(Rows from an object dataset)
%%
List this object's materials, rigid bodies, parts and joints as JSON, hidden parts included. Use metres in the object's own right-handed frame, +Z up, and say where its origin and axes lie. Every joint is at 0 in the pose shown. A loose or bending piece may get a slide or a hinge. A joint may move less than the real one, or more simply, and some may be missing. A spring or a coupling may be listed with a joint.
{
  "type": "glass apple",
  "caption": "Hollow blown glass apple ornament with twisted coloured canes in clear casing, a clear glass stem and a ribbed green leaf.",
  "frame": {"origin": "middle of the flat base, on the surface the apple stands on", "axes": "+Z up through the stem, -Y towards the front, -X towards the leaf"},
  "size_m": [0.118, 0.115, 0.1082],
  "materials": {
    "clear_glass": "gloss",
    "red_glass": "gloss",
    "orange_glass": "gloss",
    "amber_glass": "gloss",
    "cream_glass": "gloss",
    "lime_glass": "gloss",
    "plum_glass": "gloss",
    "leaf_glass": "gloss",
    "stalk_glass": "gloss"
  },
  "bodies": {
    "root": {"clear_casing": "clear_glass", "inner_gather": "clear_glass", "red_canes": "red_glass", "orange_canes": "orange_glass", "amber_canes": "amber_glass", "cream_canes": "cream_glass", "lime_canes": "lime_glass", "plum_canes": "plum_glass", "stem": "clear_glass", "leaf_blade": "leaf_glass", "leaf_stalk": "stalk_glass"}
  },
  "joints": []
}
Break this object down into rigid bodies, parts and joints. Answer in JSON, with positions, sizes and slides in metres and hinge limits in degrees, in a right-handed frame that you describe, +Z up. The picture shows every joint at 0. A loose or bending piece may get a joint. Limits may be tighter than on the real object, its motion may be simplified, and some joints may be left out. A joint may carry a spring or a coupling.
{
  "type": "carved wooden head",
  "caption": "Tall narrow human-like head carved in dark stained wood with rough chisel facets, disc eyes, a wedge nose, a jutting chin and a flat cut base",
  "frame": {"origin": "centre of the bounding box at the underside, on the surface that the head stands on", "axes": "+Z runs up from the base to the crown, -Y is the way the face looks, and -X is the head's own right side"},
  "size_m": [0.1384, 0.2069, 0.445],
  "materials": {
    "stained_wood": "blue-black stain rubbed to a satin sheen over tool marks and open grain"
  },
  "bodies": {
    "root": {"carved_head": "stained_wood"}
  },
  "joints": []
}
%%
_What needs to be done_
All entries shown above should be printed again exactly.

_Completed task_
List this object's materials, rigid bodies, parts and joints as JSON, hidden parts included. Use metres in the object's own right-handed frame, +Z up, and say where its origin and axes lie. Every joint is at 0 in the pose shown. A loose or bending piece may get a slide or a hinge. A joint may move less than the real one, or more simply, and some may be missing. A spring or a coupling may be listed with a joint.
{
  "type": "glass apple",
  "caption": "Hollow blown glass apple ornament with twisted coloured canes in clear casing, a clear glass stem and a ribbed green leaf.",
  "frame": {"origin": "middle of the flat base, on the surface the apple stands on", "axes": "+Z up through the stem, -Y towards the front, -X towards the leaf"},
  "size_m": [0.118, 0.115, 0.1082],
  "materials": {
    "clear_glass": "gloss",
    "red_glass": "gloss",
    "orange_glass": "gloss",
    "amber_glass": "gloss",
    "cream_glass": "gloss",
    "lime_glass": "gloss",
    "plum_glass": "gloss",
    "leaf_glass": "gloss",
    "stalk_glass": "gloss"
  },
  "bodies": {
    "root": {"clear_casing": "clear_glass", "inner_gather": "clear_glass", "red_canes": "red_glass", "orange_canes": "orange_glass", "amber_canes": "amber_glass", "cream_canes": "cream_glass", "lime_canes": "lime_glass", "plum_canes": "plum_glass", "stem": "clear_glass", "leaf_blade": "leaf_glass", "leaf_stalk": "stalk_glass"}
  },
  "joints": []
}
Break this object down into rigid bodies, parts and joints. Answer in JSON, with positions, sizes and slides in metres and hinge limits in degrees, in a right-handed frame that you describe, +Z up. The picture shows every joint at 0. A loose or bending piece may get a joint. Limits may be tighter than on the real object, its motion may be simplified, and some joints may be left out. A joint may carry a spring or a coupling.
{
  "type": "carved wooden head",
  "caption": "Tall narrow human-like head carved in dark stained wood with rough chisel facets, disc eyes, a wedge nose, a jutting chin and a flat cut base",
  "frame": {"origin": "centre of the bounding box at the underside, on the surface that the head stands on", "axes": "+Z runs up from the base to the crown, -Y is the way the face looks, and -X is the head's own right side"},
  "size_m": [0.1384, 0.2069, 0.445],
  "materials": {
    "stained_wood": "blue-black stain rubbed to a satin sheen over tool marks and open grain"
  },
  "bodies": {
    "root": {"carved_head": "stained_wood"}
  },
  "joints": []
}